On the four-body problem in the Born-Oppenheimer approximation

Abstract: The quantum problem of four particles in $\mathbb{R}^d$ ($d\geq 3$), with arbitrary masses $m_1,m_2,m_3$ and $m_4$, interacting through an harmonic oscillator potential is considered. This model allows exact solvability and a critical analysis of the Born-Oppenheimer approximation. The study is restricted to the ground state level.
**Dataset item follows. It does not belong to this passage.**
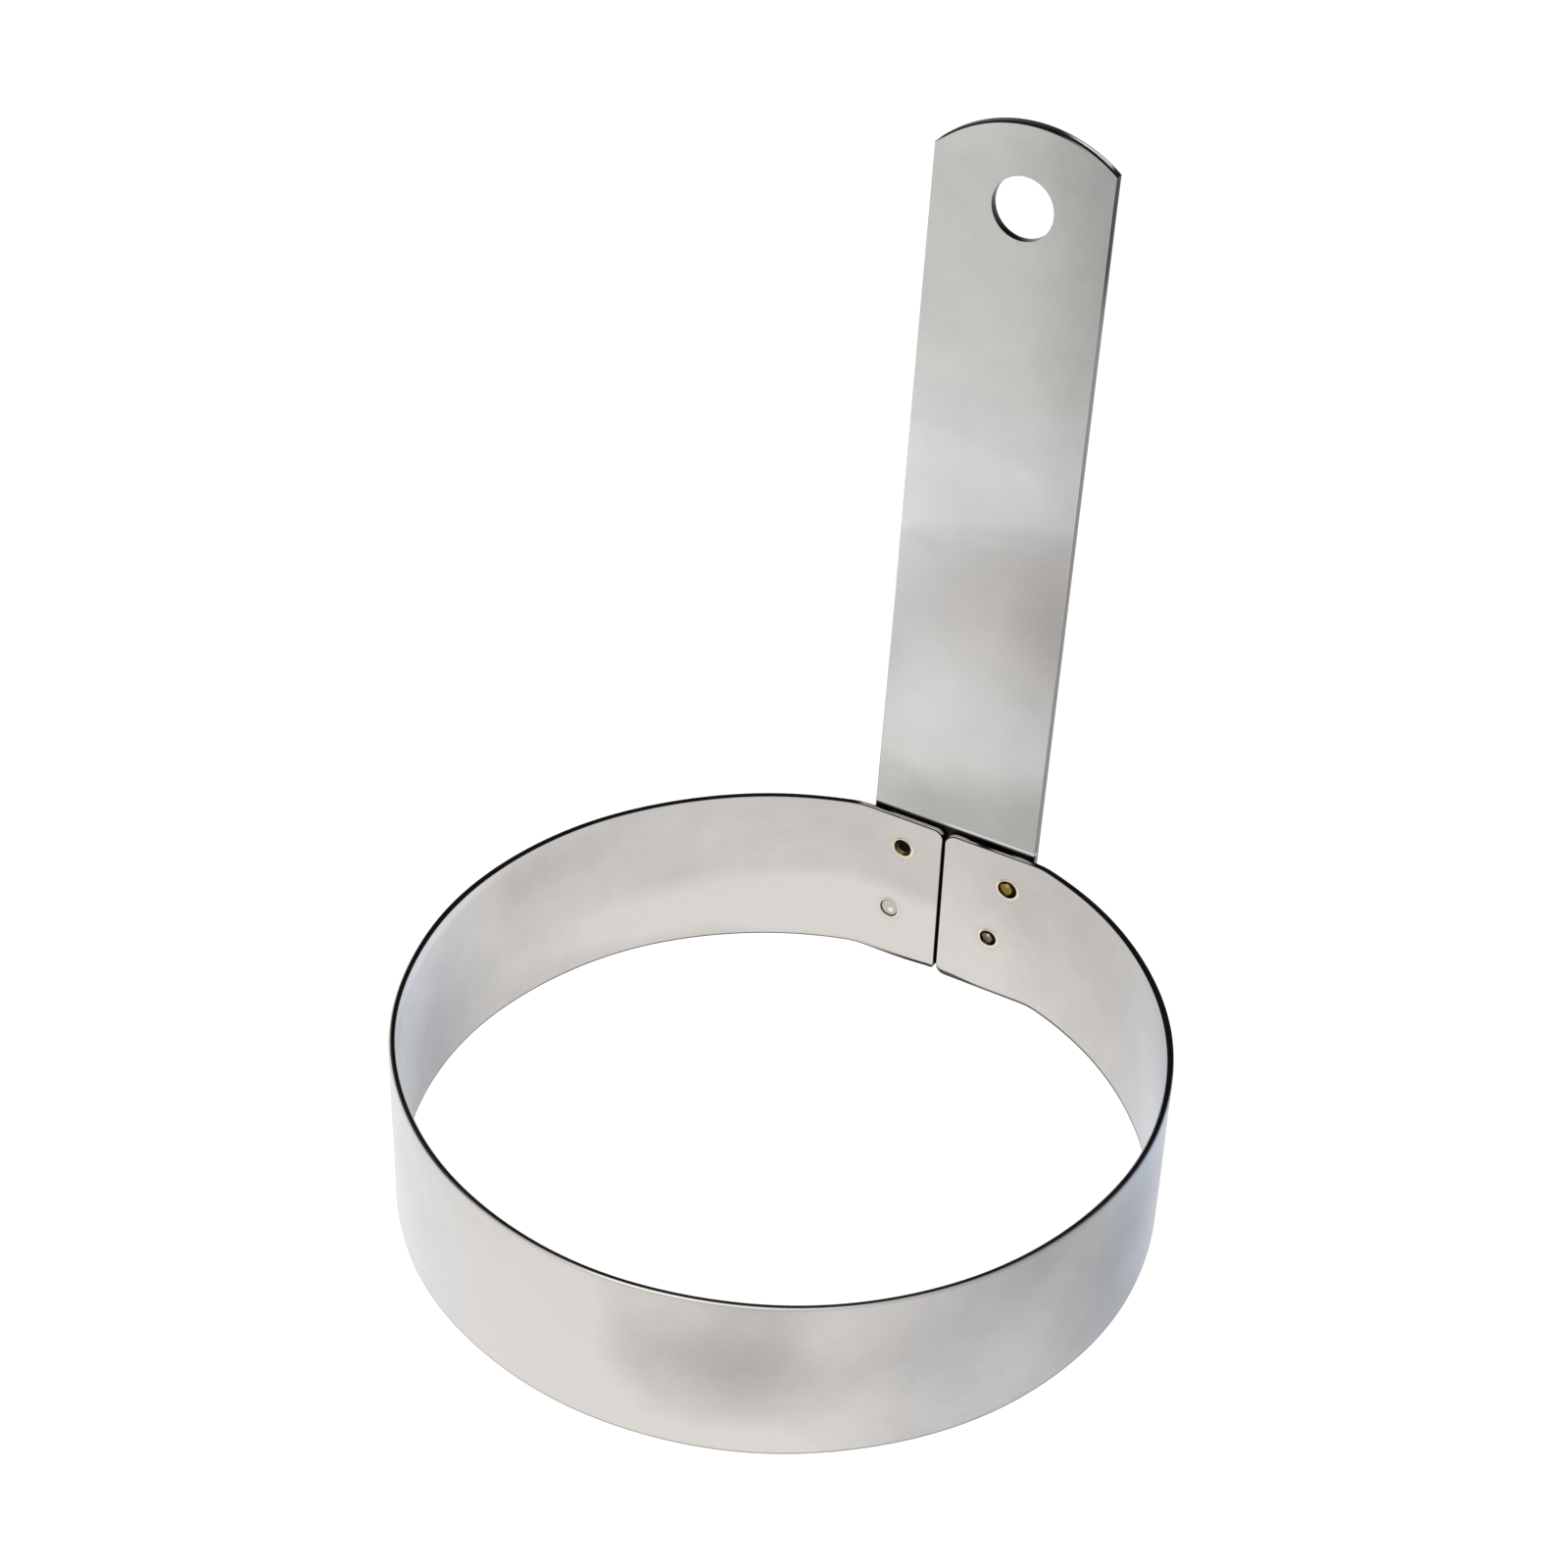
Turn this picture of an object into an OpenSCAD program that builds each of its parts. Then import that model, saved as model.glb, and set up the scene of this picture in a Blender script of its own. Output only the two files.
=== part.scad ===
// Egg ring: a steel strip rolled into a ring, butted at the back, with an upright strap handle
// spot welded over the joint. Lengths are millimetres. The ring stands on z = 0 with its centre
// at the origin, and the handle is at +Y.

/* [Ring] */
// Inside diameter of the round part of the ring
ring_bore = 101.6; // [76.2:25.4:152.4]
// Height of the strip that the ring is rolled from
ring_h = 25.4; // [22:0.2:36]
// Thickness of the ring's strip
ring_t = 0.95; // [0.6:0.05:1.5]
// Flat left on the band at each side of the handle
flat_spare = 0.2; // [0:0.1:1.5]
// Outside radius of the bends where the flat runs into the round
flat_bend_r = 10; // [6:0.5:18]

/* [Joint in the ring] */
// Gap between the two ends of the strip
joint_gap = 0.35; // [0.2:0.05:0.8]
// Distance of the gap from the handle's centre line, towards -X
joint_shift = 1.0; // [-2:0.1:2]
// Radius of the left end's corner at the rim
left_rim_corner_r = 1.4; // [0.4:0.1:3]
// Radius of the right end's corner at the rim
right_rim_corner_r = 1.7; // [0.4:0.1:3]
// Radius of the left end's corner at the base
left_base_corner_r = 0.6; // [0.3:0.1:3]
// Radius of the right end's corner at the base
right_base_corner_r = 1.5; // [0.3:0.1:3]

/* [Handle] */
// Width of the strap
strap_w = 25.4; // [22:0.2:32]
// Thickness of the strap
strap_t = 1.4; // [1:0.1:2.5]
// Clearance between the strap's lower end and the surface that the ring stands on
foot_clear = 0.6; // [0.2:0.1:2]
// Depth below the rim at which the strap starts to bend outward
bend_drop = 2.2; // [0.5:0.1:3]
// Radius on the inside of the bend
bend_r = 6; // [1:0.5:12]
// Angle by which the strap leans outward, in degrees
lean = 3; // [1:0.5:14]
// Straight length from the bend to the top of the arch
blade_l = 109.9; // [65:0.1:140]
// Radius of the arched top
crown_r = 19.3; // [18.5:0.1:60]
// Distance of the arch's centre from the strap's centre line, towards +X
crown_shift = 1.0; // [-2:0.1:2]

/* [Hanging hole] */
// Diameter of the hanging hole
hang_d = 8.73; // [5:0.01:12]
// Distance from the top of the arch to the centre of the hole
hang_drop = 11.5; // [9:0.1:20]
// Distance of the hole from the strap's centre line, towards +X
hang_shift = 0.4; // [-2:0.1:2]

/* [Spot welds] */
// Diameter of each weld through the two sheets
weld_d = 3.2; // [2:0.1:4]
// Width of the raised edge that the electrode squeezes out round its print
lip_w = 0.4; // [0.1:0.02:0.6]
// Height of that raised edge over the band
lip_h = 0.09; // [0.03:0.01:0.2]
// Width of the sloping wall of the print
print_slope = 0.18; // [0.05:0.01:0.4]
// Depth of the print in the upper left weld
upper_left_print = 0.55; // [0.05:0.05:0.7]
// Depth of the print in the lower left weld
lower_left_print = 0.08; // [0.02:0.02:0.7]
// Depth of the print in the upper right weld
upper_right_print = 0.45; // [0.05:0.05:0.7]
// Depth of the print in the lower right weld
lower_right_print = 0.4; // [0.05:0.05:0.7]
// Depth of the fainter print on the back of the strap
back_print = 0.12; // [0.02:0.01:0.3]

/* [Hidden] */
$fn = 96;
// Overrun that carries every cut clear of the surface that it leaves
over = 1;

// Round part of the band, outside
ring_r = ring_bore / 2 + ring_t;
// Half of the flat, the distance of its bends' centres towards +Y, and the angle of each bend
flat_half = strap_w / 2 + flat_spare;
flat_bend_y = sqrt(pow(ring_r - flat_bend_r, 2) - pow(flat_half, 2));
flat_turn = atan2(flat_half, flat_bend_y);
// Outer face of the flat, which the strap lies against
seat_y = flat_bend_y + flat_bend_r;
// Back of the strap, and the sheets' total thickness at a weld
strap_back_y = seat_y + strap_t;
stack_t = ring_t + strap_t;

// Amount by which a bend's round is larger than one that just touches its two sides, so that
// it crosses them cleanly
round_bite = 0.0003;

// The bend's centre, and along the blade from there the arch's centre and its lower corner
bend_y = strap_back_y + bend_r;
bend_z = ring_h - bend_drop;
crown_z = blade_l - crown_r;
crown_low = crown_z + sqrt(pow(crown_r, 2) - pow(strap_w / 2 + abs(crown_shift), 2));

// Places of the welds: across the strap, as shares of its width, and up the band, as shares
// of its height. The four were set by hand on the real thing, so they aren't a true square.
upper_left_shares = [-0.291, 0.800];
lower_left_shares = [-0.353, 0.339];
upper_right_shares = [0.374, 0.774];
lower_right_shares = [0.281, 0.387];

// What is cut off a sharp corner to round it, drawn from the centre of the round. The round of
// radius r starts straight up from there and goes on clockwise by the angle turn.
module round_off(r, turn) {
    past = r + over;
    difference() {
        polygon([
            [0, 0],
            [0, past],
            [past * tan(turn / 2), past],
            [past * sin(turn), past * cos(turn)]
        ]);
        circle(r = r + round_bite);
    }
}

// Upright block with the outline of a rolled ring with one flat, for the round radius r and the
// radius b of the bends at the two ends of the flat
module rolled_block(r, b, h) {
    linear_extrude(height = h) difference() {
        circle(r = r, $fn = 360);
        translate([-r, flat_bend_y + b]) square([2 * r, r]);
        for (side = [0, 1]) {
            mirror([side, 0]) translate([flat_half, flat_bend_y]) round_off(b, flat_turn);
        }
    }
}

// What is cut off one end corner of the strip. The gap is at -x, and the strip's edge at y = 0.
module corner_cut(r) {
    difference() {
        translate([-joint_gap / 2, -over]) square([r + joint_gap / 2, r + over]);
        translate([r, r]) circle(r = r);
    }
}

// All that is cut away between the two ends of the strip, centred on the gap
module joint_cut() {
    translate([-joint_gap / 2, -over]) square([joint_gap, ring_h + 2 * over]);
    translate([joint_gap / 2, 0]) corner_cut(right_base_corner_r);
    translate([joint_gap / 2, ring_h]) mirror([0, 1]) corner_cut(right_rim_corner_r);
    mirror([1, 0]) {
        translate([joint_gap / 2, 0]) corner_cut(left_base_corner_r);
        translate([joint_gap / 2, ring_h]) mirror([0, 1]) corner_cut(left_rim_corner_r);
    }
}

// Stands a flat drawing upright, so that it faces along Y, and gives it depth from y to y + depth
module upright(y, depth) {
    translate([0, y + depth, 0]) rotate([90, 0, 0]) linear_extrude(height = depth) children();
}

// Puts a thing that points along +Z at a weld's place, pointing out through both sheets
module at_weld(shares) {
    place = [shares[0] * strap_w, seat_y - ring_t, shares[1] * ring_h];
    translate(place) rotate([-90, 0, 0]) children();
}

module weld_holes() {
    for (shares = [upper_left_shares, lower_left_shares, upper_right_shares, lower_right_shares]) {
        at_weld(shares) translate([0, 0, -over]) cylinder(d = weld_d, h = stack_t + 2 * over);
    }
}

module ring_band() {
    color("silver") difference() {
        rolled_block(ring_r, flat_bend_r, ring_h);
        translate([0, 0, -over]) rolled_block(ring_r - ring_t, flat_bend_r - ring_t, ring_h + 2 * over);
        translate([-joint_shift, 0, 0]) upright(seat_y - ring_t - over, ring_t + 2 * over) joint_cut();
        weld_holes();
    }
}

// Points of the strap's side view from the centre of its bend, with x outward and y up: the fold
// of a face that stands at x, and a place on the blade, x outward and y along it
function fold(x) = [x, -x * tan(lean / 2)];
function leaned(x, y) = [x * cos(lean) + y * sin(lean), y * cos(lean) - x * sin(lean)];

// Side view of all that lies outward of one face of the strap, for the face's radius r at the
// bend. It ends at the distance back from the bend's centre, and is longer than the strap by extra.
module behind_face(r, back, extra) {
    low = foot_clear - bend_z - extra;
    high = blade_l + over + extra;
    difference() {
        polygon([
            [-r, low],
            fold(-r),
            leaned(-r, high),
            leaned(back, high),
            fold(back),
            [back, low]
        ]);
        rotate(90) round_off(r, lean);
    }
}

// Side view of the bent strap
module strap_side() {
    translate([bend_y, bend_z]) difference() {
        behind_face(bend_r + strap_t, 0, 0);
        behind_face(bend_r, over, over);
    }
}

// Moves a drawing made flat on the blade, with x across and y up from the bend, to the blade
module on_blade() {
    translate([0, bend_y, bend_z]) rotate([-lean, 0, 0]) {
        upright(-bend_r - strap_t - over, strap_t + 2 * over) children();
    }
}

// All that is cut off above the arched top
module crown_cut() {
    difference() {
        translate([-strap_w / 2 - over, crown_low - over]) {
            square([strap_w + 2 * over, blade_l - crown_low + 3 * over]);
        }
        translate([crown_shift, crown_z]) circle(r = crown_r, $fn = 360);
    }
}

module handle() {
    color("lightgray") difference() {
        rotate([90, 0, 90]) translate([0, 0, -strap_w / 2]) linear_extrude(height = strap_w) strap_side();
        on_blade() crown_cut();
        on_blade() translate([hang_shift, blade_l - hang_drop]) circle(d = hang_d);
        weld_holes();
    }
}

// One weld, turned about its own axis: the fused core, the electrode's print with its raised
// edge on the band's inner face, and a fainter print on the back of the strap
module weld(shares, print_depth) {
    core_r = weld_d / 2;
    crest_r = core_r - lip_w / 2;
    color("darkkhaki") at_weld(shares) rotate_extrude() polygon([
        [0, print_depth],
        [crest_r - print_slope, print_depth],
        [crest_r, -lip_h],
        [core_r + lip_w / 2, 0],
        [core_r, 0],
        [core_r, stack_t],
        [crest_r, stack_t],
        [crest_r - back_print, stack_t - back_print],
        [0, stack_t - back_print]
    ]);
}

ring_band();
handle();
weld(upper_left_shares, upper_left_print);  // weld_upper_left
weld(lower_left_shares, lower_left_print);  // weld_lower_left
weld(upper_right_shares, upper_right_print);  // weld_upper_right
weld(lower_right_shares, lower_right_print);  // weld_lower_right
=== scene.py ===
"""Egg ring: looks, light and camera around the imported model. Lengths in the sections are
millimetres and become metres where a mesh is made. +Z is up and the handle is at +Y."""

import bpy
import numpy as np
from mathutils import Matrix


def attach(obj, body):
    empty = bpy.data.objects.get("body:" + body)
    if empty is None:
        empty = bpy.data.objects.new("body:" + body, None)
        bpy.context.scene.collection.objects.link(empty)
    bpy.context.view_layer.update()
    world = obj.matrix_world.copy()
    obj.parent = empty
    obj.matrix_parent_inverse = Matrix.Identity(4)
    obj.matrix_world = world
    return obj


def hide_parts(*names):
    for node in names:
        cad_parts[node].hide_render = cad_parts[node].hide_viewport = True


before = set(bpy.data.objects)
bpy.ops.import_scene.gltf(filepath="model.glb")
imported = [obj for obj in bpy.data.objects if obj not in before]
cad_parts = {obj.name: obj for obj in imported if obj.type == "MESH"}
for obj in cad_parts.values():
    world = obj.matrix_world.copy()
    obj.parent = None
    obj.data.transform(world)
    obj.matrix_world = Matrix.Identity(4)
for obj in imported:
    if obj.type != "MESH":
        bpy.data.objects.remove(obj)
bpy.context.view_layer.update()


# Rolled strip
# The ring is one strip of satin stainless steel, 25.4 mm high and just under 1 mm thick, rolled round and
# pressed flat where the handle sits. Its two ends are butted there, with a narrow gap between them and
# rounded corners. The sheared edges are dark, with painted shade over them, and softer on the outside.

MM = 0.001
STRIP_HEIGHT = 25.4
STRIP_THICKNESS = 0.95
OUTER_RADIUS = 51.75
FLAT_HALF = 12.9
FLAT_BEND = 10
FIRST_END_X, LAST_END_X = -0.825, -1.175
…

We pay special attention to the case of two equally heavy masses $m_1=m_2=M$ and two light particles $m_3=m_4=m$. It is shown that the sum of the first two terms of the Puiseux series, in powers of the dimensionless parameter $\sigma=\frac{m}{M}$, of the exact phase $\Phi$ of the wave function $\psi_0=e^{-\Phi}$ and the corresponding ground state energy $E_0$, coincide exactly with the values obtained in the Born-Oppenheimer approximation. A physically relevant rough model of the $H_2$ molecule and of the chemical compound $H_2O_2$ (Hydrogen peroxide) is described in detail. The generalization to an arbitrary number of particles $n$, with $d$ degrees of freedom ($d\geq n-1$), interacting through an harmonic oscillator potential is briefly discussed as well.